La destrucción de armamento nuclear entre ambos polos no fue tarea fácil, sino producto de una intensa lucha civil, así como diplomática, dentro y fuera de los países afectados directamente. El movimiento antimperialista y por la paz reveló crudamente la irracionalidad de la guerra. Es inevitable pensar en la analogía existente entre el ascenso y el declive de la producción de armas, con la crítica expuesta por Keynes del absurdo de cavar hoyos para después rellenarlos, como alternativa a la incapacidad de creación de empleos dentro de la sociedad capitalista moderna. Producir armas para destruirlas más tarde, equivale a negar su utilidad y denuncia el desperdicio del trabajo invertido en su producción, así como de la totalidad de materias primas (energía, metales, hules, petroquímicos) y de servicios tecnológicos desarrollados en las instalaciones donde se planearon o produjeron. Una gran masa de trabajo inútil que, además, contribuyó y contribuye significativamente al fenómeno del calentamiento global, entonces en lento crecimiento y hoy ya casi incontenible.
El Grupo Intergubernamental de Expertos sobre el Cambio Climático de la ONU (IPCC por sus siglas en inglés), reportó en febrero anterior que los impactos de la elevación actual de la temperatura en el mundo afectan ya las vidas de 3.3 mil millones de personas (cerca de la mitad del paneta), en diversas escalas, desde las modalidades de víctimas de incendios, de inundaciones, de pérdida de sus viviendas y medios de vida, hasta la escasez de alimentos y agua potable y su impacto sobre las cosechas en extensas áreas y la pesca en aguas marinas. El cambio climático no está por llegar… sino que está ya aquí, con nosotros. La guerra de Ucrania es un pésimo augurio acerca de la suerte de dicho cambio.
Rusia es una nación con relativamente pocos habitantes (unos 150 millones de personas, apenas 15% más que México), en un territorio inmenso, el más grande del mundo, con enormes yacimientos de materias primas estratégicas como petróleo, gas, metales, y tierra disponible para la producción de granos, todo lo cual constituye la base de sus exportaciones. Ucrania es parte de ese sistema, sobre todo por su agricultura. Svetlana Krakouska, científica del clima ucraniana y miembro del IPPC de la ONU, declaró a The Guardian: “Empecé a pensar en los paralelos entre el cambio climático y esta guerra y me quedó claro que la raíz de estas dos amenazas a la humanidad se encuentra en los combustibles fósiles… Es evidente que no podemos seguir viviendo así pues terminaremos por destruir nuestra civilización.”

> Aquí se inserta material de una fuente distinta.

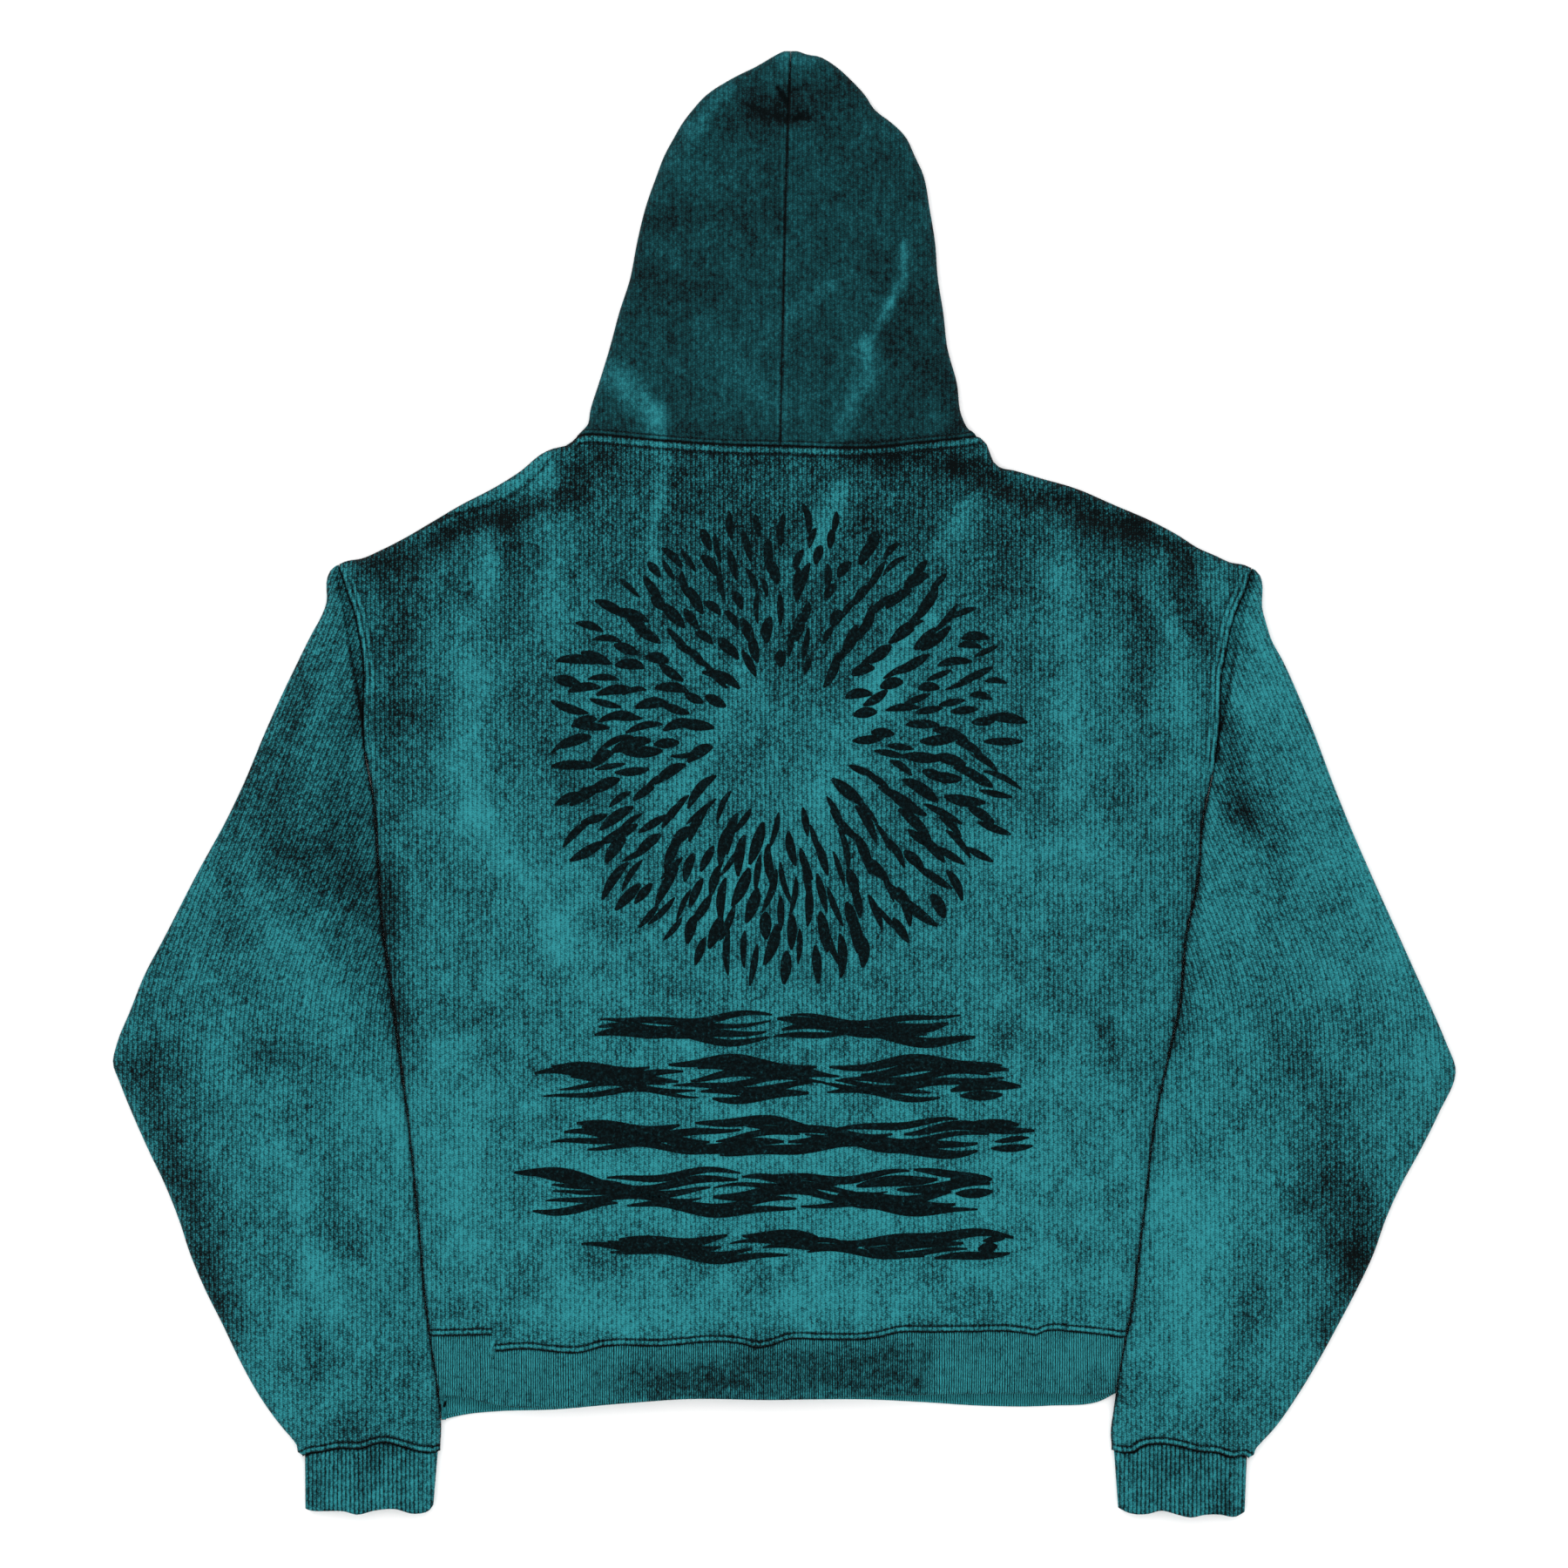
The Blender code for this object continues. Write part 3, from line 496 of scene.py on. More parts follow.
SIDE_GAP = 0.2            # between the body's side and the sleeve that lies beside it, in millimetres
CUFF_SIDE_OUT = {side: Line([SLEEVE_OUTER[side][-1], CUFF_END[side][0]]) for side in (LEFT, RIGHT)}
CUFF_SIDE_IN = {side: Line([SLEEVE_INNER[side][-1], CUFF_END[side][-1]]) for side in (LEFT, RIGHT)}
HOOD_LINE = {side: Line(HOOD_EDGE[side]) for side in (LEFT, RIGHT)}
CENTRE_LINE = Line(BACK_SEAM[::-1])
NECK_LINE = Line(NECK_SEAM)
ARMHOLE_LINE = {side: Line(ARMHOLE[side]) for side in (LEFT, RIGHT)}
PUFF_LINE = {side: Line(PUFF_EDGE[side]) for side in (LEFT, RIGHT)}
SLEEVE_END = {
    side: [(x, y - RIB_JOIN * min(0.15 + abs(x - CUFF_SEAM[side][0][0]) / 14.0, 1.0)) for x, y in CUFF_SEAM[side]]
    for side in (LEFT, RIGHT)
}
SLEEVE_OUT_LINE = {side: Line([*SLEEVE_OUTER[side], SLEEVE_END[side][0]]) for side in (LEFT, RIGHT)}
SLEEVE_IN_LINE = {side: Line([*ARMHOLE[side], *SLEEVE_INNER[side][1:], SLEEVE_END[side][-1]]) for side in (LEFT, RIGHT)}
OUTER_LINE = {
    side: Line([*HOOD_EDGE[side], *SHOULDER_EDGE[side][1:], *SLEEVE_OUTER[side][1:], CUFF_END[side][0]])
    for side in (LEFT, RIGHT)
}
INNER_LINE = {side: Line([*SLEEVE_INNER[side], CUFF_END[side][-1]]) for side in (LEFT, RIGHT)}
BODY_SIDE_LINE = {side: Line(shifted(SLEEVE_INNER[side], x=-side * SIDE_GAP)) for side in (LEFT, RIGHT)}
SHOULDER_STITCH_LINE = Line(SHOULDER_STITCH)
TOP_LINE = Line([*SHOULDER_EDGE[LEFT][::-1], *NECK_SEAM[1:-1], *SHOULDER_EDGE[RIGHT]])
RIB_LINE = Line(shifted(HEM_SEAM, y=-RIB_JOIN), spacing=0.001)
UPPER_HEM_LINE = Line(UPPER_HEM)
LOWER_HEM_LINE = Line(LOWER_HEM)
BODY_FOLDS = (OUTER_LINE[LEFT], OUTER_LINE[RIGHT], BODY_SIDE_LINE[LEFT], BODY_SIDE_LINE[RIGHT])
SLEEVE_FOLDS = {side: (OUTER_LINE[side], INNER_LINE[side]) for side in (LEFT, RIGHT)}


def fold_distance(x, y, folds):
    """The distance to the folded edges, blended so that no crease lies midway between two."""
    distances = [max(line.distance(x, y), 1e-7) for line in folds]
    return sum(distance ** -4 for distance in distances) ** -0.25


def resting_height(distance, from_open_end):
    """The height of the upper layer, by its distances from a folded edge and from an open end."""
    turned = 1.0 - min(distance / FOLD_RADIUS, 1.0)
    fullness = 1.0 - 0.5 * math.exp(-max(from_open_end, 0.0) / OPENING_REACH)
    rounded = FOLD_RADIUS * math.sqrt(max(1.0 - turned * turned, 0.0))
    return RIM_HEIGHT + rounded + CROWN_RISE * fullness * (1.0 - math.exp(-distance / CROWN_REACH))


def underside_height(distance):
    """The height of the lower layer's outer face, which turns up to the rim at a folded edge."""
    turned = 1.0 - min(distance / RIM_HEIGHT, 1.0)
    return RIM_HEIGHT * (1.0 - math.sqrt(max(1.0 - turned * turned, 0.0)))


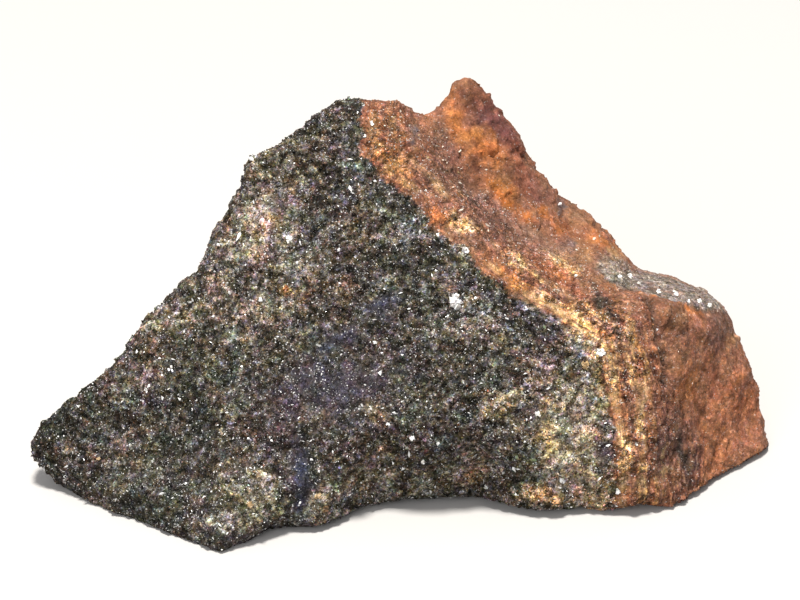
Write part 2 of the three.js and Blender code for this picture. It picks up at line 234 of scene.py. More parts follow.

Krakouska apunta a un hecho clave, pero se queda corta. No basta con transitar hacia energías limpias y renovables (que por cierto también requieren materias primas estratégicas). La irracionalidad de la guerra oculta la irracionalidad de un sistema que pone a la ganancia por encima de las necesidades humanas. Es preciso cambiar un sistema que prefiere cavar hoyos, destruir recursos, aniquilar poblaciones y aumentar la pobreza, al tiempo que concentra el poder; en vez de redistribuir socialmente la riqueza producto del trabajo social. La guerra en Ucrania es horrible por su contenido de destrucción de vidas y la amenaza nuclear; lo es también por la legitimación de la violencia como camino de la solución de los asuntos entre naciones, su reivindicación de la legitimidad de la producción de armas, la posposición de la lucha contra el calentamiento global, así como contra la lacerante desigualdad al interior de las naciones, que el neoliberalismo produce. No a la guerra suicida en Ucrania.